Children’s researchers unearth cells fueling treatment resistance & recurrence; findings support cancer stem cell hypothesis
June 8, 2011
Boston, Mass. - Researchers at Children's Hospital Boston have found a marker called ABCB5 that both tags a small proportion of cells within colorectal cancers and fuels resistance in those cells to standard treatments. The results indicate that eliminating ABCB5-expressing cells is crucial for successful colorectal cancer treatment, while adding to the growing body of evidence for a theory of cancer growth called the cancer stem cell hypothesis.
An international team led by Brian J. Wilson, PhD, Tobias Schatton, PhD, and Markus Frank, MD, of the Transplantation Research Center at Children’s Hospital Boston in affiliation with Brigham and Women's Hospital, and Natasha Frank, MD, of the VA Boston Healthcare System and the Brigham, and colleagues at the University of Wurzburg in Germany reported the findings online in the journal Cancer Research on June 7, 2011.
An estimated 141,000 Americans will be diagnosed with colorectal cancer this year. While its mortality has been dropping over the last two decades thanks to screening and improved treatment options, colorectal cancer is still the second leading cause of cancer-related death in the United States.
Recognizing ABCB5’s role as a marker of tumor recurrence in melanoma and liver cancer, and knowing from previous studies that the gene for ABCB5 is also active in colorectal cancer, the Franks’ team studied the protein’s expression in both normal and cancerous colorectal tissue specimens.

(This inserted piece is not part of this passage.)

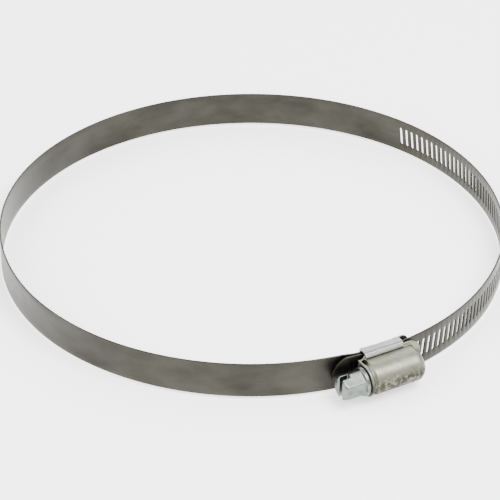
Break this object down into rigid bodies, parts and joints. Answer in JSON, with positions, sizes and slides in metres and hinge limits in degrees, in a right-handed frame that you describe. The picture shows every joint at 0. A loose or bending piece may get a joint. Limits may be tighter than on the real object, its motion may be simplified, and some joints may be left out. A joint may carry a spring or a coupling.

They found that ABCB5 is found only rarely in healthy colorectal tissue, but is present at levels 23 times greater in cancerous tissue.
Underscoring its preferential expression on stem cells, ABCB5 was frequently accompanied on both healthy and cancerous cells by a second protein, CD133, which is thought to be a marker of both healthy intestinal stem cells and colorectal cancer stem cells. CD133 is also associated with aggressiveness in colorectal cancer.
To understand ABCB5’s role in treatment resistance, the team examined biopsies gathered from colorectal cancer patients both before and after treatment with 5-fluorouracil (5-FU), a standard chemotherapeutic for this tumor. They found that the percentage of cells expressing ABCB5 increased more than five fold after treatment.
Using a mouse model of colorectal cancer, the researchers also found that cells expressing ABCB5 were markedly resistant to 5-FU. Knocking down ABCB5 expression both blocked the growth of these cells and restored their sensitivity to the drug, showing that ABCB5 is not only a marker of treatment resistance but actually drives it.
“With ABCB5, we have a molecule that is present at higher levels in colorectal cancers than in healthy cells, that marks the subset of cancer stem cells in human patients that will resist therapy, and that mediates that resistance at a functional level,” said Markus Frank, a staff scientist Children’s Department of Medicine and an assistant professor of pediatrics at Harvard Medical School. “It’s a new mechanism of 5-FU resistance with very significant translational and therapeutic relevance,” added Natasha Frank, a research associate at Children’s Hospital Boston, an associate physician in the Division of Genetics at Brigham and Women’s Hospital, and director of the Genetics Clinic at the VA Boston Healthcare System. “We think that these are the cells that need to be eliminated for successful treatment of colorectal cancer.”
The cancer stem cell hypothesis holds that a fraction of the malignant cells in a tumor have characteristics associated with normal stem cells, namely the ability to self-renew and to give rise to other cell types. The hypothesis also holds that in order to successfully eliminate a tumor, the cancer stem cells must be eliminated as well; if they are not, they could serve as seeds for the tumor to regrow or spread.
“When the cancer stem cell concept was first posited, it was thought that the stem cell subset might coincide with the subset that remains after therapy and that metastasizes,” Markus Frank said. “This subset has historically been a hidden target, because we have not been able to define and isolate it. But therapies capable of killing off those cells at the root of the cancer would be much more effective than those that miss this subset.”
This work was supported by grants from the National Cancer Institute and the U.S. Department of Veterans Affairs.